In a world where the Internet of Things (IoT) produces massive amounts of data from mobile devices, vehicular systems and environmental sensors, data scientist will be tasked with what to do with all of this information. We sat down with Cristian Borcea, PhD from the New Jersey Institute of Technology to discuss the IoT and Big Data applications.
insideBIGDATA: It seems we can’t turn on the television or read a newspaper without encountering the phrase, the “Internet of Things”. Aside from being a marketing term, what does this really mean?
Cristian Borcea: The emerging Internet of Things (IoT) consists of heterogeneous computing and wireless communication systems embedded in the physical environment. Examples of such systems are smart meters, RFID/smart tags of many familiar objects, wearable health monitoring sensors, sensors and actuators to manage the infrastructure of smart cities, and intelligent video cameras. Many researchers consider smart phones, intelligent vehicles, and many types of robots to be part of IoT. Some application examples: manage power and water distribution infrastructure in cities, with special attention paid to fault detection during disaster situations; improve healthcare, including controlling, slowing and stopping the spread of epidemic diseases; and develop services for road traffic congestion avoidance.
insideBIGDATA: As a computer scientist, what excites you about this movement?
Cristian Borcea: It’s always exciting to see our work moving from the lab into the real world. IoT could have an even bigger impact on society than the Internet because computing and wireless communication will be embedded everywhere in our environment and in the objects we are using daily. As I point out below, there are still many challenges to overcome, which makes IoT research intellectually challenging.
insideBIGDATA: What are its challenges?
Cristian Borcea: IoT will have massive scale, with the estimates ranging from 50 billion systems by 2020 to trillions once most daily-use objects are equipped with embedded computing, sensing, and communication capabilities. Additionally, IoT will be highly dynamic because many of these systems are mobile and have energy limitations which make them switch between on and off states frequently. Unlike the current Internet, where most content is delivered by big content providers with plenty of resources, a huge amount of data will be produced by IoT devices with significantly fewer resources. How to deal with this new communication pattern is challenging. Finally, open standards are needed to ensure that IoT devices or networks can communicate with each other. (Currently most IoT developments use proprietary protocols and do not support interoperability).
insideBIGDATA: How does one harness all this data in a technological way and make sense of it?
Cristian Borcea: The massive scale and highly dynamic nature of the IoT, the huge amounts of data streamed from the physical world, and new communication patterns demand novel programming, content delivery, and network management approaches if we are to achieve the full potential of IoT. Furthermore, data mining and data analytics techniques need to be developed to make sense of this deluge of data.

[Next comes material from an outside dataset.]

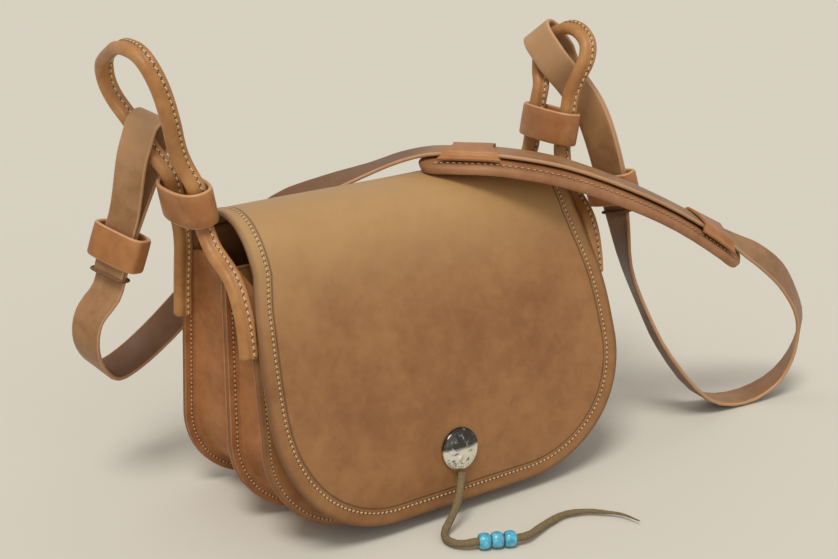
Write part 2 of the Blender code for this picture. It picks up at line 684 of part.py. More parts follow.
def pad_section(share):
    """The pad's outline across its width at a share of its length; its ends are rounded."""
    end = min(share, 1 - share) / 0.075
    taper = sqrt(max(0.0, 1 - (1 - min(1.0, end)) ** 2))
    half = PAD_HALF_WIDTH * (0.35 + 0.65 * taper)
    thick = PAD_HALF_THICKNESS * (0.45 + 0.55 * taper)
    shape = ((-1, -0.45), (-0.8, -1), (0, -1), (0.8, -1), (1, -0.45),
             (1, 0.45), (0.8, 1), (0, 1), (-0.8, 1), (-1, 0.45))
    return [(x * half, z * thick - PAD_SAG * taper * x ** 2) for x, z in shape]


def make_pad(material):
    points, across, sign = pad_frames()
    along, across, normal = strap_frames(points, across)
    lengths = arc_lengths(points)
    drop = STRAP_LEATHER / 2 + PAD_STANDOFF + PAD_HALF_THICKNESS
    rings = []
    for p, w, n, s in zip(points, across, normal, lengths / lengths[-1]):
        middle = p - n * sign * drop
        rings.append([tuple(middle + w * x + n * sign * z) for x, z in pad_section(s)])
    return loft("shoulder_pad", rings, material)


def make_pad_loop(name, first_share, material):
    """A leather bridge sewn to the pad, under which the strap runs."""
    points, across, sign = pad_frames()
    along, across, normal = strap_frames(points, across)
    lengths = arc_lengths(points)
    start = lengths[-1] * first_share - PAD_LOOP_LENGTH / 2
    inside, outside = STRAP_WIDTH / 2 + 2 * GAP, STRAP_WIDTH / 2 + PAD_LOOP_FOOT
    top = STRAP_LEATHER / 2 + 2 * GAP
    foot = -STRAP_LEATHER / 2 - PAD_STANDOFF + GAP
    leather = PAD_LOOP_LEATHER
    shape = [(-outside, foot), (-inside, foot), (-inside, top), (inside, top), (inside, foot), (outside, foot),
             (outside, foot + leather), (inside + leather, foot + leather), (inside + leather, top + leather),
             (-inside - leather, top + leather), (-inside - leather, foot + leather), (-outside, foot + leather)]
    rings = []
    for s in np.linspace(start, start + PAD_LOOP_LENGTH, 7):
        p = np.array([np.interp(s, lengths, points[:, k]) for k in range(3)])
        w = unit([np.interp(s, lengths, across[:, k]) for k in range(3)])
        n = unit([np.interp(s, lengths, normal[:, k]) for k in range(3)]) * sign
        rings.append([tuple(p + w * x + n * z) for x, z in shape])
    return loft_bridge(name, rings, material)


def loft_bridge(name, rings, material):
    """Skin the rings of a bridge, whose ends are closed by its feet, its sides and its top."""
    bm = bmesh.new()
    loops = [[bm.verts.new(Vector(p)) for p in ring] for ring in rings]
    for lower, upper in zip(loops, loops[1:]):
        for i in range(len(lower)):
            j = (i + 1) % len(lower)
            bm.faces.new((lower[i], lower[j], upper[j], upper[i]))
    for ring in (loops[0], loops[-1]):
        for corners in ((0, 1, 10, 11), (1, 2, 9, 10), (2, 3, 8, 9), (3, 4, 7, 8), (4, 5, 6, 7)):
            bm.faces.new([ring[i] for i in corners])
    return finish(name, bm, material)


def make_lace(name, end, material):
    """The lacing that ties the strap's two layers: a closed ring of cord round both of them."""
    centre, axis, across, _ = keeper_on_strap(end, KEEPER_HEIGHT / 2 + LACE_DROP)
    thick = STRAP_LEATHER + 2 * GAP
    up = np.cross(unit(axis), across)
    half_width = STRAP_WIDTH / 2 + LACE_RADIUS + 1.5 * GAP
    half_depth = thick / 2 + STRAP_LEATHER / 2 + LACE_RADIUS + 1.5 * GAP
    corners = [(half_width * cos(a), half_depth * sin(a)) for a in (2 * pi * (i + 0.5) / 16 for i in range(16))]
    rings = []
    for x, z in corners:
        flat = abs(x) / half_width
        side = unit(across * x * half_depth ** 2 + up * z * half_width ** 2)
        x = half_width * (1 if x > 0 else -1) * min(1.0, flat * 1.25)
        z = half_depth * (1 if z > 0 else -1) * min(1.0, abs(z) / half_depth * 2.4)
        middle = centre + across * x + up * z
        rings.append([tuple(middle + LACE_RADIUS * (cos(b) * side + sin(b) * unit(axis)))
                      for b in (2 * pi * i / 6 for i in range(6))])
    return loft(name, rings, material, closed=True)


THONG_POINTS = [(-6, -79.1, 34.2), (-8, -80.6, 29.5), (-14, -86.5, 22.5), (-20.5, -90.5, 15), (-26, -92, 8.6),
                (-31, -94, 4.6), (-35.5, -99, 3.6), (-37.5, -106, 3.6), (-36, -113.5, 4.2), (-31.5, -118.8, 5.2),
                (-25.5, -121.8, 5.9), (-13, -127.4, 5.9), (-0.5, -133.0, 5.9), (9, -133.5, 5.2),
                (20, -129.5, 4.2), (35, -124.5, 3.6), (51, -122, 3.4), (66, -127, 3.2), (76, -136, 3.1),
                (83, -145, 3.1), (86, -158, 3.1)]


def thong_course():
    """The thong's centre line, hung below the concho and laid on the surface in front of the bag."""
    outer, _ = front_profile(30 * MM)
    shift = outer + 75.9 * MM
    return [(x * MM + CONCHO_X + 5 * MM, y * MM + shift, z * MM) for x, y, z in THONG_POINTS]


def make_thong(material):
    curve = bpy.data.curves.new("thong", "CURVE")
    curve.dimensions = "3D"
    curve.bevel_depth = THONG_RADIUS
    curve.bevel_resolution = 2
    curve.use_fill_caps = True
    points = smooth_path(thong_course(), 2)
    spline = curve.splines.new("POLY")
    spline.points.add(len(points) - 1)
    for point, place in zip(spline.points, points):
        point.co = (*place, 1)
    curve.materials.append(material)
    thong = bpy.data.objects.new("thong", curve)
    bpy.context.collection.objects.link(thong)
    return thong


def make_beads(material):
    """Short tubes with rounded shoulders, in a row on the straight stretch of the thong."""
    course = thong_course()
    start, end = np.array(course[10]), np.array(course[12])
    middle, axis = (start + end) / 2, unit(end - start)
    side = unit(np.cross(axis, (0, 0, 1)))
    up = np.cross(side, axis)
    hole, half = THONG_RADIUS + 1.5 * GAP, BEAD_LENGTH / 2
    profile = [(hole, -half), (BEAD_RADIUS * 0.8, -half), (BEAD_RADIUS, -half * 0.55), (BEAD_RADIUS, half * 0.55),
               (BEAD_RADIUS * 0.8, half), (hole, half)]
    for index in range(BEAD_COUNT):
        centre = middle + axis * (index - (BEAD_COUNT - 1) / 2) * (BEAD_LENGTH + 2 * GAP)
        rings = []
        for angle in (2 * pi * i / 16 for i in range(16)):
            out = cos(angle) * side + sin(angle) * up
            rings.append([tuple(centre + out * radius + axis * along) for radius, along in profile])
        loft("bead_" + str(index + 1), rings, material, closed=True)


def main():
    clear_scene()
    leather = make_material("leather", TAN, 0.5)
    gusset_leather = make_material("gusset_leather", DARK_TAN, 0.55)
    flap_leather = make_material("flap_leather", LIGHT_TAN, 0.5)
    strap_leather = make_material("strap_leather", TAN, 0.5)
    suede = make_material("suede", (0.30, 0.20, 0.09), 0.9)
    steel = make_material("polished_silver", (0.75, 0.74, 0.72), 0.2, 1.0)
    turquoise = make_material("turquoise", (0.10, 0.50, 0.50), 0.35)
    make_material("seam_guide", (1, 1, 1), 1.0)
    half = PANEL_LEATHER / 2
    slim = DIVIDER_LEATHER / 2

    make_leaf("back_panel", BACK_HEIGHT, back_y, PANEL_LEATHER, leather)
    make_leaf("divider_panel", DIVIDER_HEIGHT, divider_y, DIVIDER_LEATHER, leather)
    front = make_leaf("front_panel", FRONT_HEIGHT, front_y, PANEL_LEATHER, leather, FRONT_BULGE)
    make_gusset("rear_gusset", GUSSET_HEIGHT, lambda z: back_y(z) - half - GAP,
                lambda z: divider_y(z) + slim + GAP, 0.0, gusset_leather)
    make_gusset("front_gusset", GUSSET_HEIGHT, lambda z: divider_y(z) - slim - GAP,
                lambda z: front_y(z) + half + GAP, GUSSET_HEIGHT - FRONT_HEIGHT, gusset_leather)
    make_flap_top(flap_leather)
    flap = make_flap_front(flap_leather)
    make_flap_facing(leather)
    make_closure(steel, flap, front)

    back_seam = seam_cutter("back_seam_guide", BACK_HEIGHT, lambda z: back_y(z) + half + GAP,
                            lambda z: back_y(z) - half - 2 * GAP - GUSSET_LEATHER)
    front_seam = seam_cutter("front_seam_guide", FRONT_HEIGHT,
                             lambda z: front_y(z) + half + 2 * GAP + GUSSET_LEATHER,
                             lambda z: front_y(z) - half - GAP)
    for name, side, loop in (("left_loop", -1, LEFT_LOOP), ("right_loop", 1, RIGHT_LOOP)):
        make_loop(name, side, loop, (back_seam, front_seam), strap_leather)
        make_loop_keeper(name + "_keeper", side, loop, strap_leather)

    make_strap(strap_leather)
    for end in ("left", "right"):
        make_strap_keeper(end + "_strap_keeper", end, strap_leather)
        make_lace(end + "_strap_lace", end, suede)
    make_pad(leather)
    make_pad_loop("pad_loop_left", 0.13, strap_leather)
    make_pad_loop("pad_loop_right", 0.87, strap_leather)
    make_thong(suede)
    make_beads(turquoise)
    hinge = flap_hinge()
    for name in ("flap_front", "flap_facing", "concho", "snap_socket", "thong", "bead_1", "bead_2", "bead_3"):
        place_on_axis(bpy.data.objects[name], hinge)


main()
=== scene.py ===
"""A leather hunting bag with its stitching, creases and worn leather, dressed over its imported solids."""
from math import cos, pi, radians, sin, sqrt

import bmesh
import bpy
import numpy as np
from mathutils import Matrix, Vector


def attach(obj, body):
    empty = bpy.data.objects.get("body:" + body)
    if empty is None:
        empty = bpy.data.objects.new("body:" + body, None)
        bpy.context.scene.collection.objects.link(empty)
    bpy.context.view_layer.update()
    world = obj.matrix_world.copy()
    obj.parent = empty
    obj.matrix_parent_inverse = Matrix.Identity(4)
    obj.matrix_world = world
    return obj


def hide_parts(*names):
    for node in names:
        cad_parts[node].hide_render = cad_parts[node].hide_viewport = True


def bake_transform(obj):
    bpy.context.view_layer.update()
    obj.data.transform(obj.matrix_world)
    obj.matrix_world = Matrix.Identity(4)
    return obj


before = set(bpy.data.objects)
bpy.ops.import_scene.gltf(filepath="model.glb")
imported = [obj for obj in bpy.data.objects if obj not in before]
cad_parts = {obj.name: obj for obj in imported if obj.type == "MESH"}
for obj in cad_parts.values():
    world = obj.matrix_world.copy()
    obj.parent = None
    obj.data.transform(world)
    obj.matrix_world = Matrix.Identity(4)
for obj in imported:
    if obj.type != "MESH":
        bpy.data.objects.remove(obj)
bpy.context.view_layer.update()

MM = 0.001
GAP = 0.3 * MM

# The body: three leaves joined by two U-shaped bellows.
HALF_WIDTH = 142 * MM
CORNER_RADIUS = 64 * MM
BACK_HEIGHT = 198 * MM
DIVIDER_HEIGHT = 186 * MM
GUSSET_HEIGHT = 184 * MM
FRONT_HEIGHT = 157 * MM
TOP_CORNER = 10 * MM
PANEL_LEATHER = 3.0 * MM
DIVIDER_LEATHER = 2.5 * MM
GUSSET_LEATHER = 2.0 * MM
BACK_BASE_Y = 71 * MM
BACK_TOP_Y = 54 * MM
FRONT_BASE_Y = -55 * MM
FRONT_TOP_Y = -35.7 * MM
FRONT_BULGE = 14 * MM
BULGE_SHARES = (0.2, 0.45, 0.7, 0.9, 1.0)
CORNER_LIFT = 8 * MM
LEAF_ROUNDING = 0.9 * MM

# The flap: one leather cover that bends where it turns down over the front.
FLAP_LEATHER = 3.0 * MM
FLAP_PROFILE = [(64.0, 171), (62.3, 187), (57.5, 201), (48, 210), (35, 215), (18, 218), (1, 215),
                (-13, 206.5), (-23, 195), (-30, 182), (-36, 168), (-45, 150), (-53, 130), (-59.5, 110),
                (-66, 90), (-71, 70), (-74.5, 50), (-76, 35), (-76.5, 20), (-76.5, 3)]
FLAP_BEND_HEIGHT = 187 * MM
FLAP_BACK_HALF_WIDTH = 128 * MM
FLAP_BEND_HALF_WIDTH = 134 * MM
FLAP_HALF_WIDTH = 145 * MM
FLAP_CORNER_RADIUS = 90 * MM
FLAP_BOTTOM = 10 * MM
FLAP_BACK_CORNER = 14 * MM
FLAP_ROUNDING = 1.1 * MM
FLAP_WAVE = 0.35 * MM
ROW_STEP = 2.6 * MM
# The power by which the flap narrows on its way up to the bend.
FLAP_SIDE_SWEEP = 2.2

# The facing's section: how far in from the flap's edge and how deep behind the flap, in mm.
FACING_SECTION = ((1.4, 0), (10, 0), (18.6, 0), (19.7, 0.3), (20, 1), (19.7, 1.7), (18.6, 2), (10, 2),
                  (1.4, 2), (0.9, 1))

# The closure's domed cap.
CONCHO_X = -5 * MM
CONCHO_HEIGHT = 50 * MM
CONCHO_RADIUS = 15 * MM
CONCHO_DOME = 4.5 * MM
CONCHO_RIM = 1.2 * MM

# The two rolled loops at the sides, which straddle the front and back seams.
LOOP_RADIUS = 6.2 * MM
LOOP_LEG_SPACING = 35 * MM
KEEPER_LEATHER = 2.8 * MM
KEEPER_HEIGHT = 24 * MM
LOOP_KEEPER_INNER_DEPTH = 21 * MM
LOOP_KEEPER_PLAY = 0.4 * MM
STRAP_KEEPER_INNER_WIDTH = 36 * MM
STRAP_KEEPER_INNER_DEPTH = 14 * MM
STRAP_KEEPER_SAG = 2.2 * MM

# The shoulder strap, its pad and the lacing at its ends.
STRAP_WIDTH = 25 * MM
STRAP_LEATHER = 3.0 * MM
STRAP_END = 10 * MM
LACE_RADIUS = 1.1 * MM
LACE_DROP = 3 * MM
PAD_HALF_WIDTH = 22 * MM
PAD_SAG = 4 * MM
PAD_HALF_THICKNESS = 4.2 * MM
PAD_STANDOFF = 0.6 * MM
PAD_LOOP_LENGTH = 32 * MM
PAD_LOOP_LEATHER = 1.8 * MM
# How far past the strap a bridge is sewn down.
BRIDGE_FOOT = 6.5 * MM
# How far apart the sections along the strap and the pad are.
COURSE_STEP = 3.0 * MM

# Where the pad's seams run, as a share of its half width.
PAD_SEAM_SHARE = 0.80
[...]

One potential solution involves leveraging the cloud for efficient IoT service and data management, enhanced performance and availability, lower latency, and energy savings on IoT devices.
insideBIGDATA: What does Big Data mean to you? What can be gleaned from it?
Cristian Borcea: We are already generating petabytes of data and soon will create exabytes of data. (For example, Facebook stores more than 300 petabytes of data generated by its users). IoT will also generate huge amounts of data. Many medical (medical imaging for instance) and scientific instruments (telescopes, etc) also generate large amounts of data. New machine learning techniques could help us extract knowledge from these data – this happens especially for knowledge that we don’t expect and we don’t even know exists – we cannot search for something that we don’t know exists. But machine learning techniques could identify patterns in the data and extract new knowledge. Examples: identify how epidemic diseases are spread by monitoring people’s location and physical symptoms; discover reasons why traffic congestion happens on certain roads at certain times; find out unknown relations between climate change and people migration around the world.
insideBIGDATA: This is exciting, fast-moving stuff. Where’s it all going? What’s in store in 2-3 years from now?
Cristian Borcea: IoT will become more mainstream in the next 2-3 years. We will move closer to the vision of smart cities. Crowdsensing (e.g., collecting sensor data from citizens and their mobile devices) will have a major role in this development. I expect people will see the benefits clearer. (For example, during hurricanes or other disasters: IoT sensors/actuators will allow our infrastructure to cope better with disasters). In the homes, we will start to see higher energy efficiency due to various sensors embedded in our devices or the homes themselves. In terms of big data, it’s difficult to say what we’ll learn in the next 2-3 years. That’s the beauty of big data: you don’t know what patterns will be uncovered from studying the data.